In the performance track, DraftKings CTO Travis Dunn (video) explained how his company uses circuit breakers to prevent non-critical systems and minor features from causing outages as they moved to a complex, microservices-based architecture. Brian Lucas of Optimizely (video) explained how leading tech companies are using experimentation built into CD to efficiently test releases before making them generally available. Phil Calçado of Meetup.com explored how the challenge of debugging applications has changed in a highly distributed world, drawing on war stories amassed over the previous 10 years. Finally, Tiffany Low and Willie Yao of Airbnb (video) shared the story of how Airbnb failed to migrate to microservices on their first attempt—at the time, they didn’t have an urgent need, so the costs outweighed the benefits. As they scaled their developer team, however, deployments slowed and the migration became necessary.
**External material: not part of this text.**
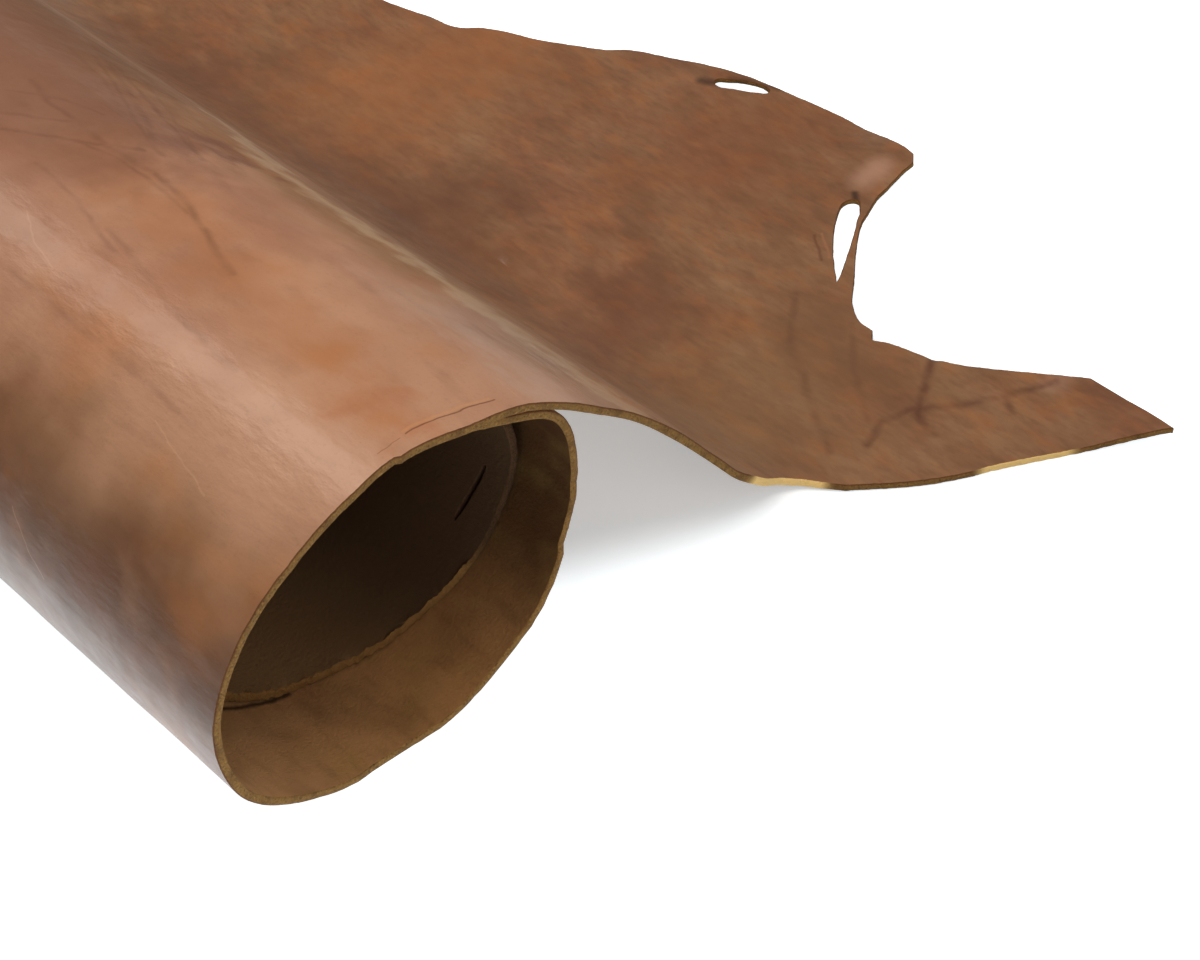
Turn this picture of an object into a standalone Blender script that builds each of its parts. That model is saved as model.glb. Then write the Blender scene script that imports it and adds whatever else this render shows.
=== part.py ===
"""A leather side: half a cowhide, loosely rolled grain side out, with its outer end lying open.

The side is cut flat and then rolled, as a tannery does it.  Flat, `along` runs from the rolled
end (negative) to the open end, and `across` runs from the straight backbone edge at 0 towards
the belly edge.  Rolled, `across` is +Y, and the open end lies on the floor towards +X, where
`along` equals the distance from the roll's axis.  The grain is the upper, outer face.
"""

import math
from bisect import bisect_right
from collections import namedtuple

import bmesh
import bpy
from mathutils import Vector

MM = 0.001

# Sizes in millimetres and degrees.
THICKNESS = 4.5           # heavy vegetable-tanned leather
TIP_THICKNESS = 3.0       # the open end is skived by nature: the hide thins towards its rim
THINNING_STARTS = 300.0   # along
HIDE_MIDDLE = 430.0       # across: half of the backbone-to-belly width, where the origin is
AXIS_HEIGHT = 92.6        # of the roll's axis above the floor
FOOT = 288.0              # along: where the open end meets the floor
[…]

The lessons from their first attempt helped them successfully migrate to microservices when it mattered most.
In the scalability breakout group, we heard from Aaron Brady of Shopify (video), who spoke about the unique challenges in building and scaling Shopify, their heavy use of MySQL and database sharding, and how they worked to simplify customer onboarding. Johan Mjönes from EA DICE (video) described how his organization manages AAA game launches, which require quickly scaling from zero to millions of users. Nick Vecellio described how Wayfair (video) started making use of real-time BI data to accelerate incident response. Anatoly Mikhaylov and Daniel Rieder from Zendesk (video) showed how they used Datadog APM to discover sources of massive infrastructure costs that would otherwise be hidden in error messages. And Rob Desjarlais from Liberty Mutual (video) covered lower-level tools that can be used to monitor busy systems—including showing how default networking memory configurations can come back to bite you.
In the third breakout group, the teams track, Segment’s Calvin French-Owen (video) mapped out patterns for effective teamwork during outages. Stacy Gorelik of Flatiron Health (video) recounted her experience and lessons learned building out a platform organization at Flatiron (and made incredible use of Legos for storytelling). Kristina Bennett and Liz Fong-Jones of Google (video) walked through how you can use service level objectives and error budgets to balance the competing concerns of high availability and rapid feature development. Intercom’s Brian Scanlan (video) explained how Intercom transitioned their on-call rotation to a virtual team of volunteers in an effort to improve the quality of on-call as well as the quality of life for engineers. Finally, James Burns and Bruce Wong from Stitch Fix (video) spoke about implementing the famed chaos monkey, as well as best practices for chaos engineering generally.
See you in 2019!
We were thrilled to hear your stories at Dash, to share in your knowledge, and to get to know the members of this incredible community a bit better. We’re already making plans for next year—we hope you’ll join us for an even bigger and better Dash in 2019!